An unskilled worker with job security is more likely to be able to either get skills or have children in the position to become skilled workers.

An unskilled worker without job security is more likely to remain unskilled and have unskilled children.

A nation with more skilled workers is better off than a nation with fewer unskilled workers.

An inability to fire striking workers leads to increased job security.

So, an inability to fire striking workers is a viable path toward improving a nation with a lot of unskilled workers.

No. I’m saying that your statement that a worker has a right to a union is negated if strikers aren’t protected.

Unions aren’t about that. They’re about getting decent pay for the work.

By that standard, there should be no unions.

Lots of unemployed competent people out there now.

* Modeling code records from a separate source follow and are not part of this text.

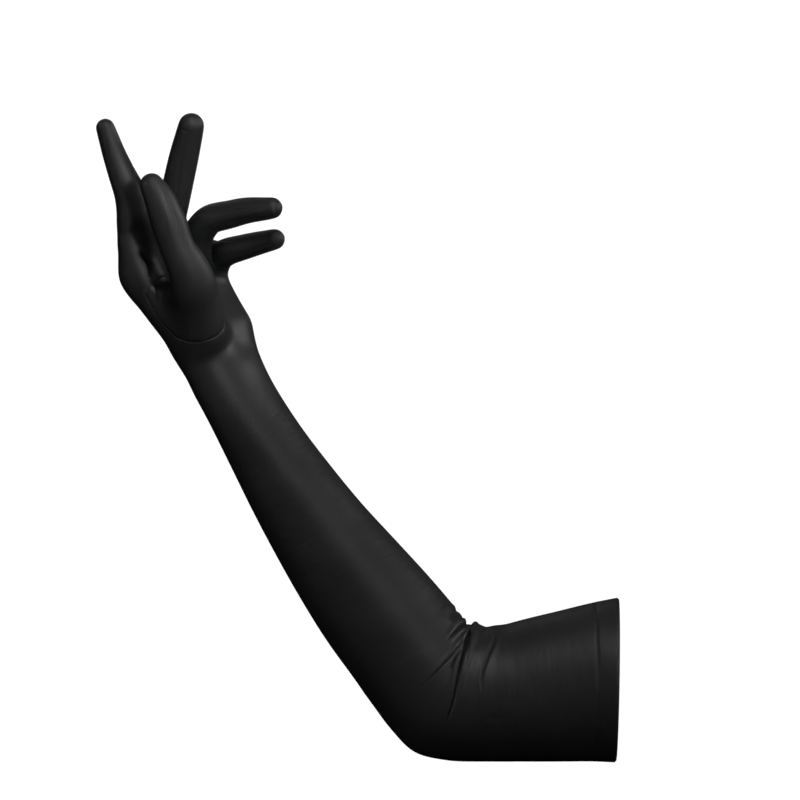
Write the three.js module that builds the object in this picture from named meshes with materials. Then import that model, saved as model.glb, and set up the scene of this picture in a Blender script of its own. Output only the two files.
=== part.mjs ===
// A long evening glove of stretch satin for the left hand, in the shape it has on a bent arm.
// Millimetres. The origin is the middle of the arm opening, +X points out of the opening, +Z is up,
// and -Y is the thumb side.

import * as THREE from 'three';

// Driving dimensions, in millimetres and degrees
const CLOTH = 1.1;
const BODY_GAP = 0.2;
const STRIP_GAP = 0.45;
const HEM_DEPTH = 11;
const HEM_PROUD = 0.2;
const HEM_THICK = 2.2;
const WRIST = new THREE.Vector3(-235.9, 0, 192.9);
const HAND_RISE = 122;
const PALM_TURN = 35;

// How finely the surface is divided
const FINGER_COLUMNS = 4;
const FINGERS_WIDE = 4 * FINGER_COLUMNS;
const SIDES = 2 * FINGERS_WIDE + 4;
const ULNAR_EDGE = SIDES / 2;
const FINGER_SIDES = 12;
const FAR_SIDE = FINGER_SIDES / 2;
const STRIP_ANGLE = 34;
const STRIP_END_ANGLE = 15;
const METACARPAL_ROWS = 9;
const KNUCKLE_ROWS = 3;
const FINGER_RINGS = 9;
const THUMB_RINGS = 9;
const THUMB_ROOT_RINGS = 3;
const CAP_TILTS = [32, 62];

// The thumb is set into an opening on the thumb side of the palm
const THUMB_OPENING = { columns: 6, dorsalColumn: 0, firstRow: 4, lastRow: 8 };

// Sections of the sleeve from the opening to the wrist: the middle, the direction of the inner side of
// the bend from +X, the half sizes towards the palm and towards the thumb, and the turn of the palm
const SLEEVE = [
  { name: 'opening', x: 0, z: 0, lean: 89, palm: 47.5, thumb: 44, turn: 0 },
  { name: 'upper_arm_low', x: -15, z: -1.4, lean: 91, palm: 45.6, thumb: 42.5, turn: 0 },
  { name: 'upper_arm', x: -30, z: -3.4, lean: 92, palm: 43.7, thumb: 41, turn: 0 },
  { name: 'above_elbow', x: -50, z: -5.9, lean: 93, palm: 41.3, thumb: 39, turn: 0 },
  { name: 'elbow_start', x: -68, z: -8, lean: 93, palm: 39.2, thumb: 37.5, turn: 0 },
  { name: 'crease', x: -83, z: -7.5, lean: 90, palm: 39.6, thumb: 37, turn: 0 },
  { name: 'crease_end', x: -92.6, z: -7, lean: 78, palm: 40, thumb: 37, turn: 0 },
  { name: 'elbow_point', x: -102, z: -4.8, lean: 66, palm: 40.1, thumb: 36.5, turn: 0 },
  { name: 'elbow_round', x: -109.2, z: 1.9, lean: 54, palm: 37.8, thumb: 36, turn: 0 },
  { name: 'below_elbow', x: -114.8, z: 9.3, lean: 42, palm: 36.3, thumb: 35.5, turn: 0 },
  { name: 'forearm_top', x: -120.1, z: 16.6, lean: 31, palm: 36.1, thumb: 35, turn: 0 },
  { name: 'forearm_widest', x: -139.1, z: 40.9, lean: 29.7, palm: 34.9, thumb: 33.5, turn: 0 },
  { name: 'forearm_upper', x: -157.4, z: 65, lean: 29.7, palm: 32.1, thumb: 31.5, turn: 7 },
  { name: 'forearm_middle', x: -175.2, z: 89.4, lean: 29.7, palm: 28.5, thumb: 29, turn: 14 },
  { name: 'forearm_lower', x: -191.8, z: 114.4, lean: 29.7, palm: 25.2, thumb: 27, turn: 21 },
  { name: 'above_wrist', x: -207.5, z: 140, lean: 29.7, palm: 21.5, thumb: 26, turn: 28 },
  { name: 'wrist_narrow', x: -222.2, z: 166.2, lean: 30, palm: 18.4, thumb: 26.3, turn: 33 },
  { name: 'wrist', x: -228.9, z: 179.6, lean: 31, palm: 18.5, thumb: 26.8, turn: 35 },
];

// Where the rings of the sleeve lie, by how far apart they are along it
const SLEEVE_SPANS = [
  { name: 'hem', rings: 2, length: HEM_DEPTH },
  { name: 'upper_arm', rings: 5, length: 50 },
  { name: 'elbow', rings: 14, length: 70 },
  { name: 'forearm', rings: 18, length: Infinity },
];

// Folds at the inner side of the elbow: start and end along the sleeve and round it from the thumb side
// towards the palm side, the half width, and the depth, which is negative for a ridge
const FOLDS = [
  { name: 'forearm_side', fromAlong: 112, fromAngle: 90, toAlong: 132, toAngle: 62, width: 5, depth: 1.5 },
  { name: 'slanting', fromAlong: 107, fromAngle: 84, toAlong: 124, toAngle: 38, width: 4.5, depth: 1.6 },
  { name: 'main', fromAlong: 99, fromAngle: 60, toAlong: 96, toAngle: -20, width: 5, depth: 2.4 },
  { name: 'soft_roll', fromAlong: 88, fromAngle: 58, toAlong: 87, toAngle: 0, width: 5, depth: -1.1 },
  { name: 'upper_arm_side', fromAlong: 70, fromAngle: 55, toAlong: 79, toAngle: 10, width: 5, depth: 1.4 },
  { name: 'upper_arm_soft', fromAlong: 74, fromAngle: 88, toAlong: 82, toAngle: 44, width: 5, depth: 1.1 },
  { name: 'far_main', fromAlong: 99, fromAngle: 112, toAlong: 98, toAngle: 150, width: 5, depth: 1.8 },
  { name: 'far_slanting', fromAlong: 108, fromAngle: 98, toAlong: 122, toAngle: 140, width: 5, depth: 1.3 },
];
const FOLD_END = 12;

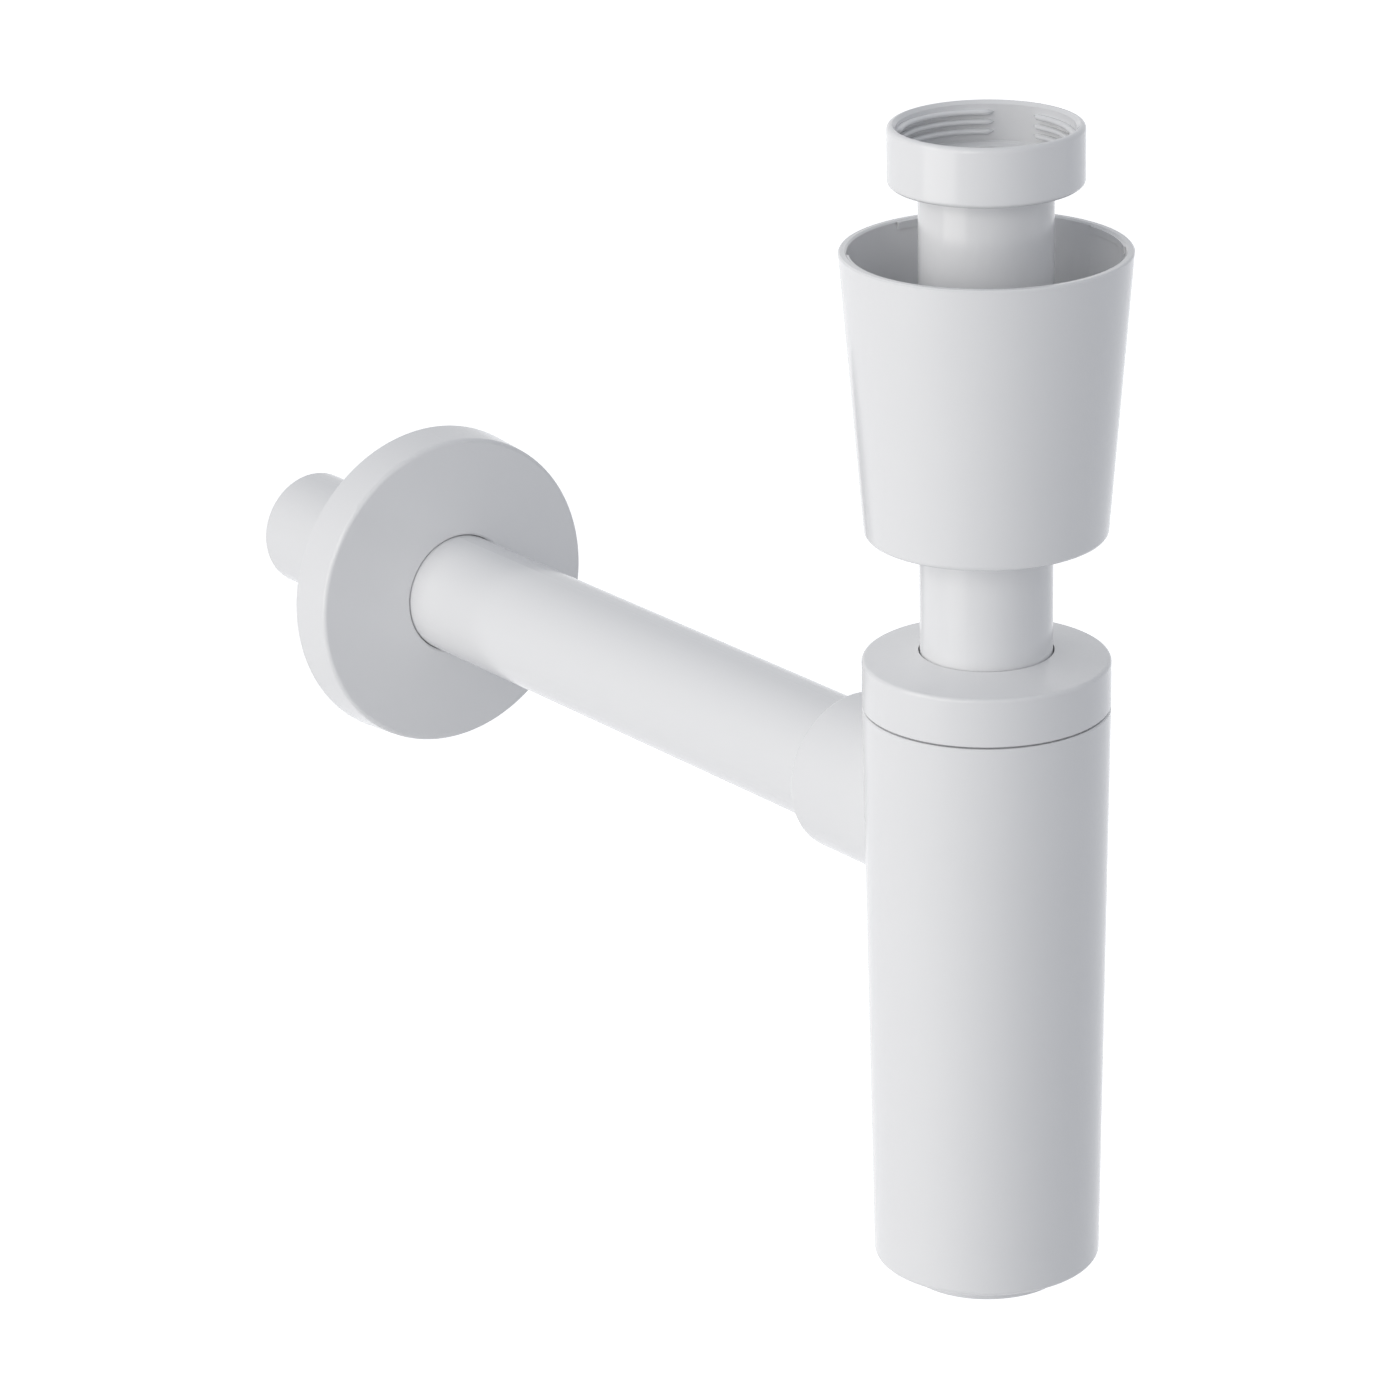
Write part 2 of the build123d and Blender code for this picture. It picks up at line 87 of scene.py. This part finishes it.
def finish_for(name, light, deep, clouds, peel, roughness, peel_depth, stretch=(1, 1, 1), gloss=0.5):
    """A plastic or rubber finish. stretch draws its pattern out along an axis, as on a drawn tube."""
    material = bpy.data.materials.new(name)
    material.use_nodes = True
    nodes, link = material.node_tree.nodes, material.node_tree.links.new
    shader = nodes["Principled BSDF"]
    shader.inputs["Specular IOR Level"].default_value = gloss
    place = nodes.new("ShaderNodeTexCoord")
    drawn = nodes.new("ShaderNodeMapping")
    drawn.inputs["Scale"].default_value = stretch
    surface = nodes.new("ShaderNodeGroup")
    surface.node_tree = skin
    surface.inputs["Light tone"].default_value = (*light, 1)
    surface.inputs["Deep tone"].default_value = (*deep, 1)
    surface.inputs["Cloud scale"].default_value = clouds
    surface.inputs["Peel scale"].default_value = peel
    surface.inputs["Least roughness"].default_value = roughness[0]
    surface.inputs["Most roughness"].default_value = roughness[1]
    bump = nodes.new("ShaderNodeBump")
    bump.inputs["Strength"].default_value = 1.0
    bump.inputs["Distance"].default_value = peel_depth
    link(place.outputs["Object"], drawn.inputs["Vector"])
    link(drawn.outputs["Vector"], surface.inputs["Place"])
    link(surface.outputs["Color"], shader.inputs["Base Color"])
    link(surface.outputs["Roughness"], shader.inputs["Roughness"])
    link(surface.outputs["Height"], bump.inputs["Height"])
    link(bump.outputs["Normal"], shader.inputs["Normal"])
    return material


def dress(node, material):
    """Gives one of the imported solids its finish."""
    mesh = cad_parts[node].data
    mesh.materials.clear()
    mesh.materials.append(material)


WHITE = (0.845, 0.85, 0.86)
WHITE_DEEP = (0.825, 0.83, 0.84)
SATIN = (0.15, 0.19)
STREAK = 0.05  # how much the pattern is drawn out along a tube
drawn_upright = finish_for(
    "drawn white tube",
    WHITE,
    WHITE_DEEP,
    clouds=60,
    peel=900,
    roughness=SATIN,
    peel_depth=0.00002,
    stretch=(1, 1, STREAK),
)
dress("dip_tube", drawn_upright)

# INLET WASHER
# A flat ring of light grey rubber, punched from sheet, which lies on the tube's flange inside the nut.
# The basin's waste presses on it, and only its top shows through the nut.
washer_grey = finish_for(
    "pale grey rubber",
    (0.87, 0.875, 0.88),
    (0.83, 0.835, 0.84),
    clouds=150,
    peel=2400,
    roughness=(0.5, 0.65),
    peel_depth=0.00003,
)
dress("inlet_washer", washer_grey)

# INLET NUT
# A moulded coupling nut that hangs on the flange and screws onto the basin's waste. Its thread is cut
# by three smooth gaps, where the moulding core's three jaws close, so it is nine short runs.
moulded_white = finish_for(
    "moulded white", WHITE, WHITE_DEEP, clouds=28, peel=1300, roughness=SATIN, peel_depth=0.000015
)
dress("inlet_nut", moulded_white)
THREAD_SINK = 0.0003  # how deep a thread's root is buried in the wall that it stands on
THREAD_SIDES = 16
THREAD_STEP = 4  # degrees of turn from one cross-section to the next
RUN_OUT = 0.2  # what is left of the cross-section at a run's ends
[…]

And everyone should go to college and get an advanced degree too.

Maybe. Not necessarily.
If a company cannot fire striking workers and is hemorrhaging money, that company may decide to pull up stakes and go erect their tent elsewhere. Decreased job security.

I remember a grocery workers strike in Los Angeles a few years back. Ralphs Market.
The strikers gave a very clear message to the public, which was “Buy groceries somewhere else.” A large portion of the public did shop elsewhere. Many of them discovered lower prices in “elsewhere” and once the strike ended they never returned.

The outcome of this strike was interesting.
“New hires would be on a much lower pay scale than existing workers and receive far less generous health benefits.”.
The striking workers screwed new hires to get what they wanted.

The other remarkable thing about that strike is that Ralphs hired “scabs” to work. Some replacement workers were, in reality, striking workers.

“On October 16, 2006, Ralphs agreed to pay $70 million to settle felony charges that it illegally rehired locked out employees using false names and social security numbers during the strike. Fifty million dollars of the settlement was to be paid to eligible UFCW members, with the remainder being paid in fines to the federal government.”

Check out the union boss in “On The Waterfront”- “Johnny Friendly” was the kind of union boss I had in mind.